Lemma 3 (Box constraints reduce to a t-interval)

Under the bijection t <-> (x(t), y(t)) from (**), the four box constraints are equivalent to a single integer interval on t. Substituting into 0 <= x <= a_max and 0 <= y <= b_max gives

-n*cq <= bq*t <= a_max - n*cq        -m*cq <= aq*t <= b_max - m*cq

Multiplying through by g > 0 and using g*bq = b, g*cq = c (and analogously for a) preserves the inequalities and clears the divisions:

-n*c <= b*t <= a_max*g - n*c          -m*c <= a*t <= b_max*g - m*c

Since a, b > 0, dividing by the coefficient of t preserves the direction; rounding inward (because t is an integer) is exact. So the four constraints are equivalent to t_lower <= t <= t_upper where

t_lower = max (ceiling(-n*c \/ b)) (ceiling(-m*c \/ a))
t_upper = min (floor((a_max*g - n*c) \/ b)) (floor((b_max*g - m*c) \/ a))

Putting it together

Combining Lemmas 1--3, S is nonempty iff g | c and t_lower <= t_upper; and when it is, S = { (x(t), y(t)) : t_lower <= t <= t_upper }. Since aq, bq > 0, both coordinates of (**) are strictly increasing in t, so t = t_lower simultaneously minimizes x and y and yields the lex-least element of S.

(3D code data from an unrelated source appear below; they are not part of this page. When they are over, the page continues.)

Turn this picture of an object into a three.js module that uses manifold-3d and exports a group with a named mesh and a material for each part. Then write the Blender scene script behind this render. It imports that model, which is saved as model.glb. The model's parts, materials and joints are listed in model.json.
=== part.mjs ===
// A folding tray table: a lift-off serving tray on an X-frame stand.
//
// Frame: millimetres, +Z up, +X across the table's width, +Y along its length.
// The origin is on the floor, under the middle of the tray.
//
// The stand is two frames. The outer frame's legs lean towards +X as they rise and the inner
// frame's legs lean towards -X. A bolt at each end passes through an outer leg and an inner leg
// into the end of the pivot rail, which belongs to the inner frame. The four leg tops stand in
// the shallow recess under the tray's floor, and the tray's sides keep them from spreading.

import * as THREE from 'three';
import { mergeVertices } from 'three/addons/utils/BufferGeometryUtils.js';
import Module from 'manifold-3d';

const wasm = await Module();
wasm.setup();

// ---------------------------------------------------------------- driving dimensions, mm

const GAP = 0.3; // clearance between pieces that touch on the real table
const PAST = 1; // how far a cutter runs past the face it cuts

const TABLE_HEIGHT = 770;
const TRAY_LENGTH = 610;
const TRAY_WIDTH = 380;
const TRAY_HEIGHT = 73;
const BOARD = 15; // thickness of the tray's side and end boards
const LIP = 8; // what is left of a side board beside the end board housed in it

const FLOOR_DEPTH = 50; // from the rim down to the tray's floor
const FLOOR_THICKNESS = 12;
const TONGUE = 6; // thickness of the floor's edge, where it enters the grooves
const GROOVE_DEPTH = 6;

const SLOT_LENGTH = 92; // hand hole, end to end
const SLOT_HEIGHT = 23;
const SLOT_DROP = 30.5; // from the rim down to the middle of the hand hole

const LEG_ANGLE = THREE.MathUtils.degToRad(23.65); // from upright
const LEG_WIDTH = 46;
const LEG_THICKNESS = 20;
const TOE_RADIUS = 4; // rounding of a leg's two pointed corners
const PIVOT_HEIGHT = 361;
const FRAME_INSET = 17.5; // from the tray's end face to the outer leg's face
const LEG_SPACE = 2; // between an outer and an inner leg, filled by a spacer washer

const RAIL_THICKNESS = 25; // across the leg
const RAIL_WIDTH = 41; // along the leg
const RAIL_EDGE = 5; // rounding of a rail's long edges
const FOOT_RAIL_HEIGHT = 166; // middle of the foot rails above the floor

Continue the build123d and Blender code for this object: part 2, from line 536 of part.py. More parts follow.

The code mirrors this exactly: it returns Nothing when cr /= 0 (Lemma 1) or t_upper < t (Lemma 3), and otherwise Just (x(t_lower), y(t_lower)) (Lemma 2).

Extended Euclidean algorithm. eGCD a b returns (g, n, m) such that n * a + m * b = g and g >= 0. When a and b are both nonzero, g is gcd a b.

Adapted from the Wikibooks reference implementation: http://en.wikibooks.org/wiki/Algorithm_Implementation/Mathematics/Extended_Euclidean_algorithm

ceilDivPos x y is ceiling(x / y) as integers. Requires y > 0.

floorDivPos x y is floor(x / y) as integers. Requires y > 0.